ERCOT claims it has enough resources to meet forecast demand, but it has already had a close call. During a mini-heatwave in mid-May, ERCOT was forced to ask customers to conserve energy after six power plants, providing 2,900 megawatts of power, closed unexpectedly, causing real-time prices to briefly surge to over $4,000 per megawatt hour, from less than $6 per megawatt hour earlier.

Even if ERCOT has enough resources to keep the lights on this summer, the grid’s power lines may not be able to move all the energy from where it is generated to where it is consumed, increasing costs for consumers. Transmission congestion in the real-time market was up 46 percent in 2021, totaling $2.1 billion. When that congestion occurs, it raises prices for buyers who need to source power. More than $560 million of the congestion cost was generated during Winter Storm Uri.


Regulators in several regions of the United States are predicting record heat and drought this summer that could cause rotating blackouts. MISO, ERCOT, and the California Independent operator are a few that are already warning their residents that problems may occur where they would need to conserve energy. States are pushing solar and wind generation to become carbon free, but those technologies are intermittent, operating only when the wind blows and the sun shines so they cannot be relied on 24/7 to supply power.
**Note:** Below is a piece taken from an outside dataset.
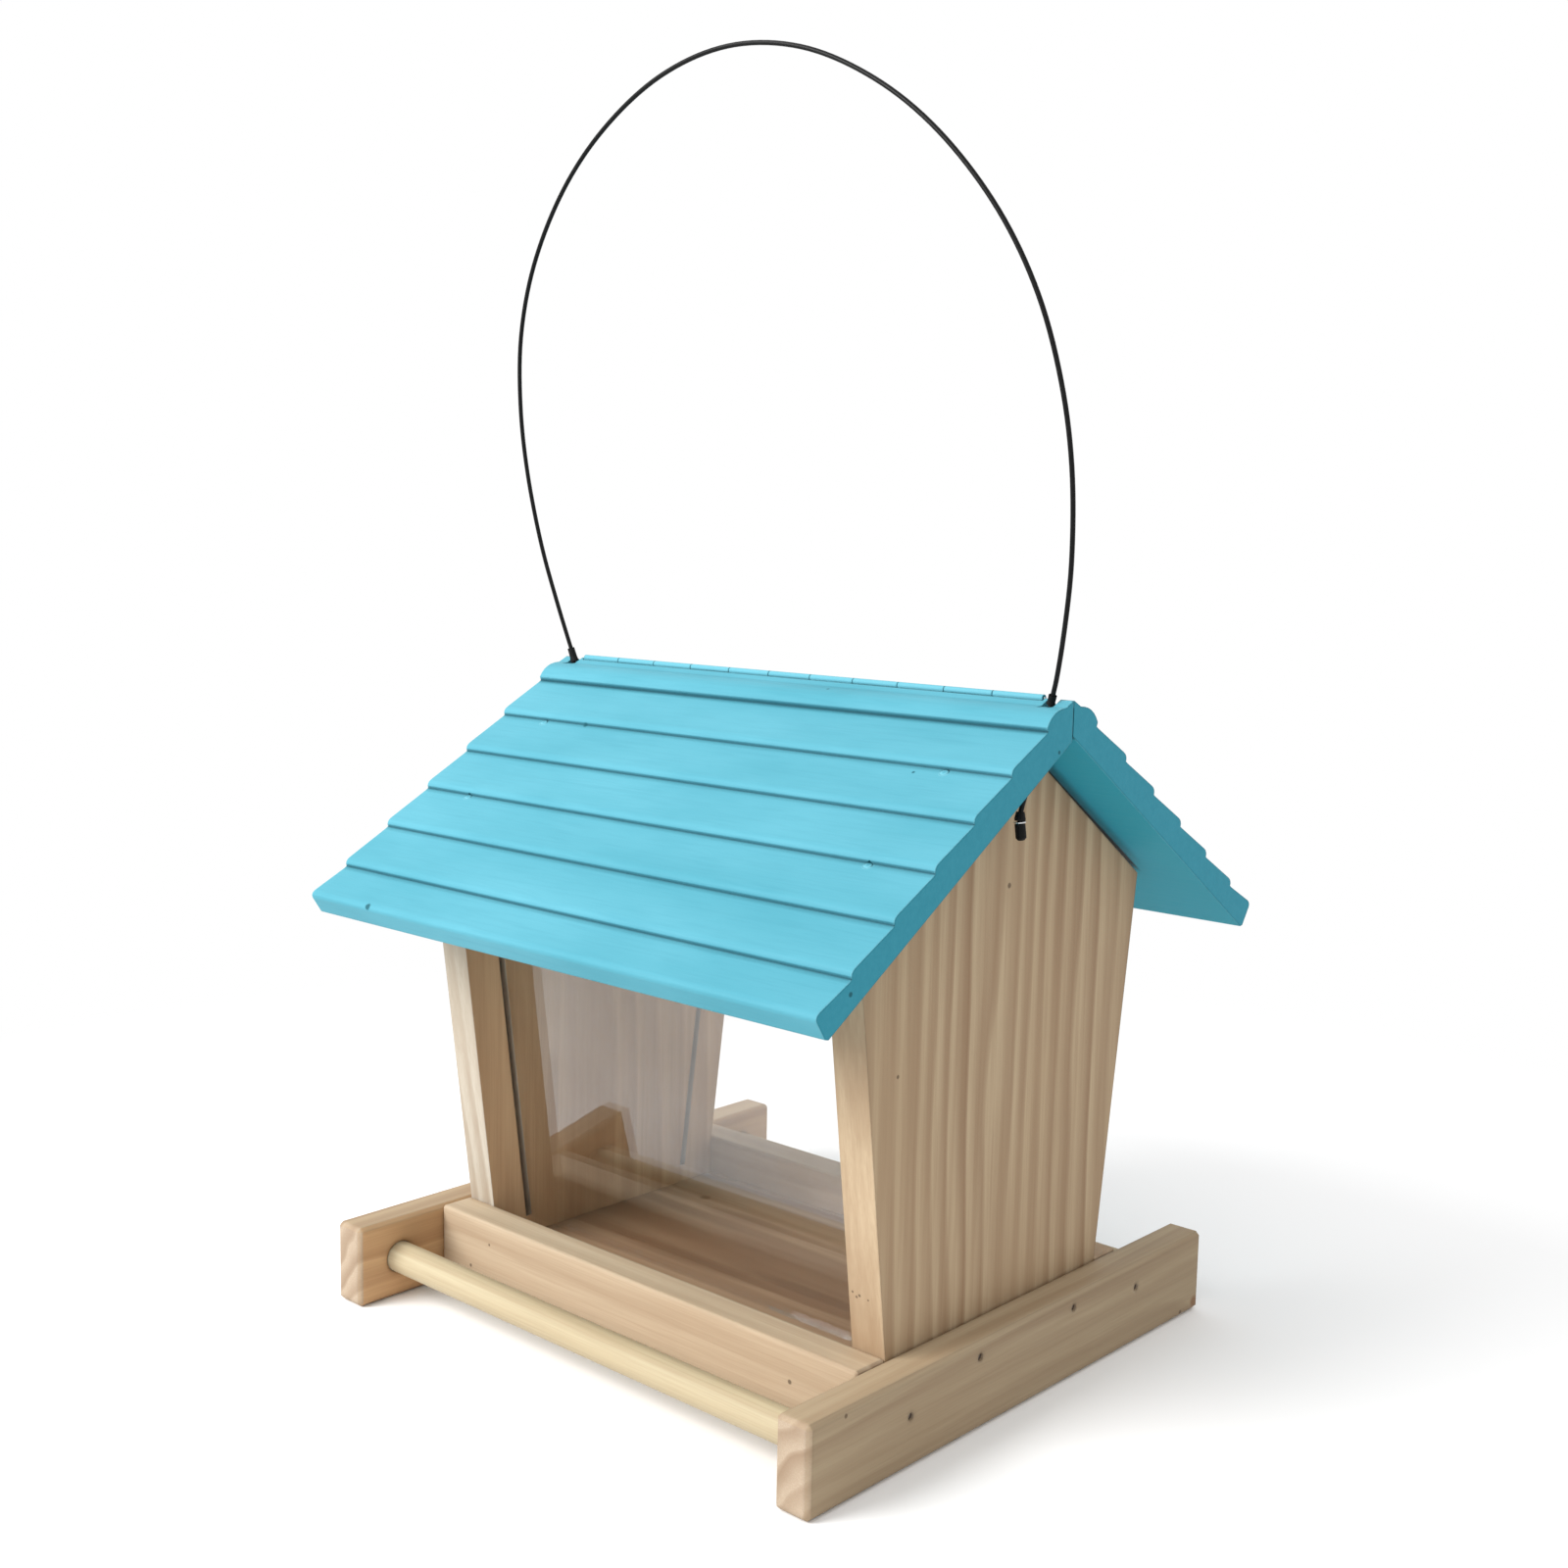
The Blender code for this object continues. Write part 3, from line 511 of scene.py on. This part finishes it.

Some states, particularly California, are adding expensive battery storage capacity to hold excess power to be released when needed. The cost of battery storage capacity is not factored in when states and manufacturers tell the public that wind and solar are cost competitive with natural gas and coal generated power. These renewable technologies have helped increase electricity costs to consumers because of their intermittency, and electricity prices continue to rise. In fact, the Energy Information Administration estimates that electricity prices will rise by a national average of 3.9 percent from last summer.